= Jolly Roving Tar =

Newfoundland folk song

Jolly Roving Tar is a traditional Newfoundland folk song. In its 19th-century version, the song relates the story of Susan, lamenting the wanderings of her beloved "tar", or sailor, William, who is at sea, and deciding to follow him in her father's boat. The title is also applied to the folk song* "Get up, Jack! John, sit down!", a reel of unknown provenance in which some, but not all, versions includes the line, "Come along, come along, my jolly brave tars, there's lots of grog in the jars."

- There is a song called "Get-Up Jack, John Sit-Down" with words by Edward Harrigan (1844 - 1911) and music by Dave Braham (1838 - 1905). It is from their music hall show "Old Lavender," produced in circa 1885. A digital image of the score is available on the Library of Congress Website.

==Lyrics==
Lyrics as transcribed in 1888 by John Ashton in Modern Street Ballads.
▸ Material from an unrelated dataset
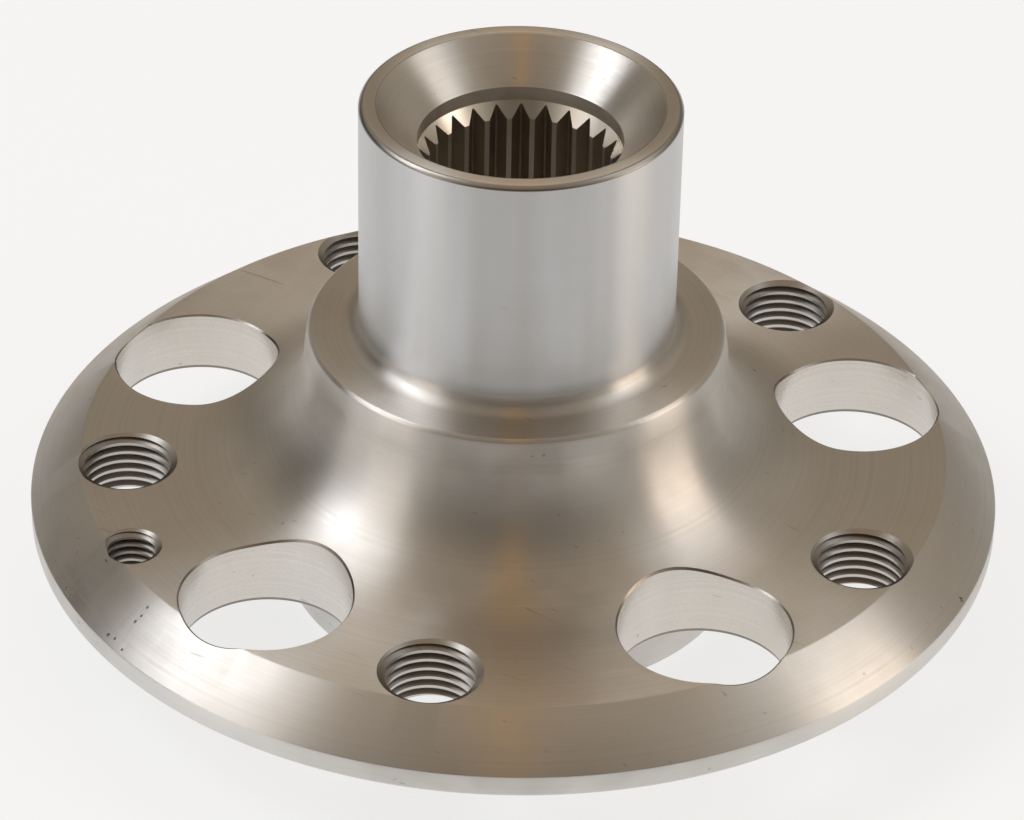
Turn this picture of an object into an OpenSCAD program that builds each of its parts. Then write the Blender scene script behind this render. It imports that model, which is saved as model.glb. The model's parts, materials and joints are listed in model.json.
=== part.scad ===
// Wheel hub for a driven wheel, turned and broached from one steel forging.
// It stands on the end face of its wheel pilot, with the bearing barrel pointing up.
// The origin is the centre of the pilot's end face, +Z runs along the axis towards the barrel's end,
// and +X passes through the centre of a wheel-bolt hole.

/* [Flange] */
// Outside diameter of the flange
flange_d = 140; // [138:0.5:160]
// Thickness of the flange at the wheel bolts
flange_t = 9.5; // [8:0.5:14]
// Diameter of the flat face on the bearing side, where the rim's taper begins
face_d = 125; // [118:0.5:130]
// Height of the plain wall that the taper leaves at the rim
rim_wall = 3.5; // [2:0.5:6]
// Bevel on the rim's wheel-side edge
rim_bevel = 0.6; // [0.2:0.1:1.5]

/* [Wheel pilot] */
// Diameter that centres the brake disc and the wheel
pilot_d = 66.5; // [60:0.1:74]
// Height of the pilot below the wheel face
pilot_h = 12; // [8:0.5:20]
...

It was in the town of Liverpool, all in the month of May,

I overheard a damsel, alone as she did stray,

She did appear like Venus or some sweet, lovely star,

As she walked toward the beach, lamenting for her jolly, roving Tar.

"Oh, William, gallant William, how can you sail away?

I have arrived at twenty-one, and I'm a lady gay,

I will man one of my father's ships and face the horrid war,

And cross the briny ocean for my jolly, roving Tar.

Young William looked so manly, drest all in his sailor's clothes,

His cheeks they were like roses, his eyes as black as sloes,

His hair hung down in ringlets, but he is gone afar,

And my heart lies in the bosom of my jolly, roving Tar.

Come all you jolly sailors, and push the boat ashore,

That I may see my father's ships and see they are secure,

Provisions we have plenty, and lots of grog in store,

So drink good health you sailors, to my jolly, roving Tar."

She quickly jumped into the boat and merrily left the land,

And as the sailors rowed away, she wav'd her lily hand,

"Farewell, ye girls of Liverpool, I fear no wound nor scar."

And away went pretty Susan to her jolly, roving Tar.